Exercise directions:
Your task is to repeat the listing exactly.

Supplied material:
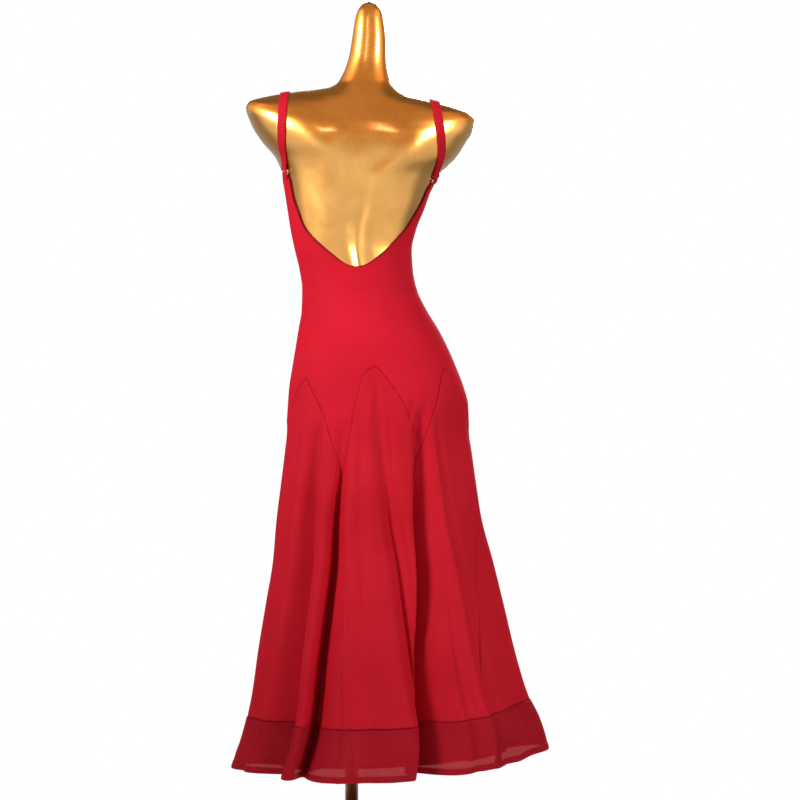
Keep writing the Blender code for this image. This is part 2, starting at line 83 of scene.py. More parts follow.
# The form, a section a row. height is that of the section's front and back, and left and right
# are its ends, which stand leftRise and rightRise above that height.
formSections = table("height left right back front leftRise rightRise", [
    (798, 111, -209, 108, -96, 0, 0),
    (834, 116, -216, 117, -98, 0, 0),
    (871, 117, -217, 122, -99, 0, 0),
    (909, 115, -209, 122, -98, 0, 0),
    (947, 110, -197, 116, -97, 0, 0),
    (985, 104, -181, 105, -95, 0, 0),
    (1023, 98, -162, 93, -92, 0, 0),
    (1061, 92, -139, 83, -88, 0, 0),
    (1099, 91, -121, 76, -84, 0, 0),
    (1137, 96, -113, 74, -83, 0, 0),
    (1175, 105, -111, 77, -87, 0, 0),
    (1213, 113, -119, 83, -95, 0, 0),
    (1251, 119, -134, 90, -107, 0, 0),
    (1289, 125, -148, 96, -117, 0, 0),
    (1315, 130, -162, 99, -116, 0, 0),
    (1340, 144, -198, 101, -108, 9, 9),
    (1365, 170, -219, 102, -98, 15, 15),
    (1387, 190, -231, 101, -86, 25, 15),
    (1408, 200, -234, 97, -75, 34, 11),
    (1427, 194, -225, 90, -64, 28, 5),
    (1443, 159, -196, 82, -54, 22, 1),
    (1456, 108, -153, 74, -46, 17, -1),
    (1467, 64, -113, 67, -39, 11, -3),
    (1479, 39, -88, 60, -33, 4, -2),
    (1494, 24, -74, 52, -27, 0, 0),
    (1536, 6, -66, 41, -17, 0, 0),
    (1574, -1, -65, 36, -14, 0, 0),
    (1608, -6, -61, 32, -11, 0, 0),
    (1627, -11, -57, 28, -6, 0, 0),
    (1640, -20, -47, 20, 2, 0, 0),
])
formTip = (-33.0, 11.0, 1646.0)
formBottom = formSections[0].height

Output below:
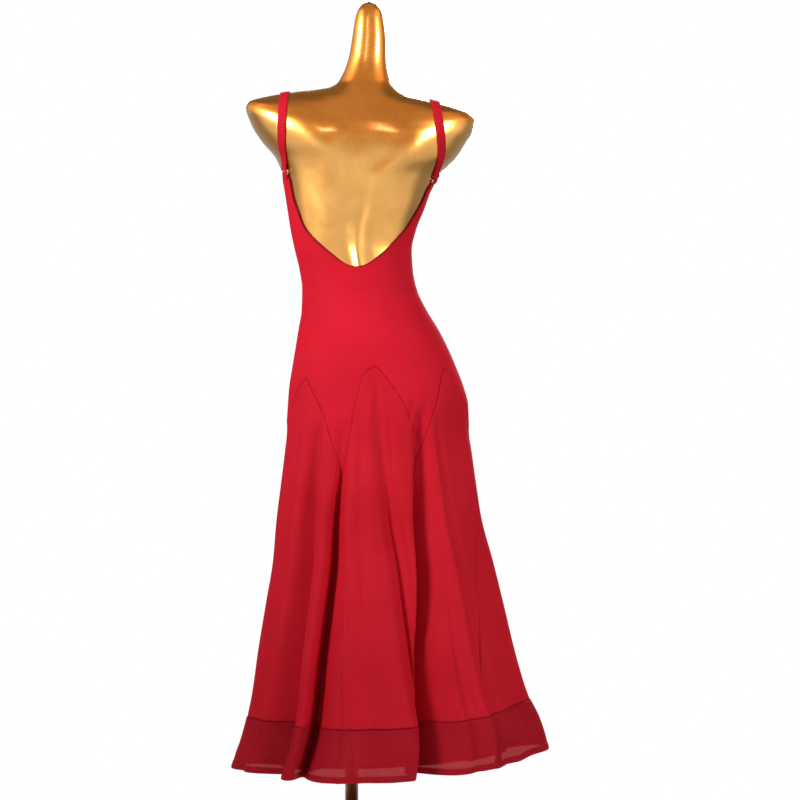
Keep writing the Blender code for this image. This is part 2, starting at line 83 of scene.py. More parts follow.
# The form, a section a row. height is that of the section's front and back, and left and right
# are its ends, which stand leftRise and rightRise above that height.
formSections = table("height left right back front leftRise rightRise", [
    (798, 111, -209, 108, -96, 0, 0),
    (834, 116, -216, 117, -98, 0, 0),
    (871, 117, -217, 122, -99, 0, 0),
    (909, 115, -209, 122, -98, 0, 0),
    (947, 110, -197, 116, -97, 0, 0),
    (985, 104, -181, 105, -95, 0, 0),
    (1023, 98, -162, 93, -92, 0, 0),
    (1061, 92, -139, 83, -88, 0, 0),
    (1099, 91, -121, 76, -84, 0, 0),
    (1137, 96, -113, 74, -83, 0, 0),
    (1175, 105, -111, 77, -87, 0, 0),
    (1213, 113, -119, 83, -95, 0, 0),
    (1251, 119, -134, 90, -107, 0, 0),
    (1289, 125, -148, 96, -117, 0, 0),
    (1315, 130, -162, 99, -116, 0, 0),
    (1340, 144, -198, 101, -108, 9, 9),
    (1365, 170, -219, 102, -98, 15, 15),
    (1387, 190, -231, 101, -86, 25, 15),
    (1408, 200, -234, 97, -75, 34, 11),
    (1427, 194, -225, 90, -64, 28, 5),
    (1443, 159, -196, 82, -54, 22, 1),
    (1456, 108, -153, 74, -46, 17, -1),
    (1467, 64, -113, 67, -39, 11, -3),
    (1479, 39, -88, 60, -33, 4, -2),
    (1494, 24, -74, 52, -27, 0, 0),
    (1536, 6, -66, 41, -17, 0, 0),
    (1574, -1, -65, 36, -14, 0, 0),
    (1608, -6, -61, 32, -11, 0, 0),
    (1627, -11, -57, 28, -6, 0, 0),
    (1640, -20, -47, 20, 2, 0, 0),
])
formTip = (-33.0, 11.0, 1646.0)
formBottom = formSections[0].height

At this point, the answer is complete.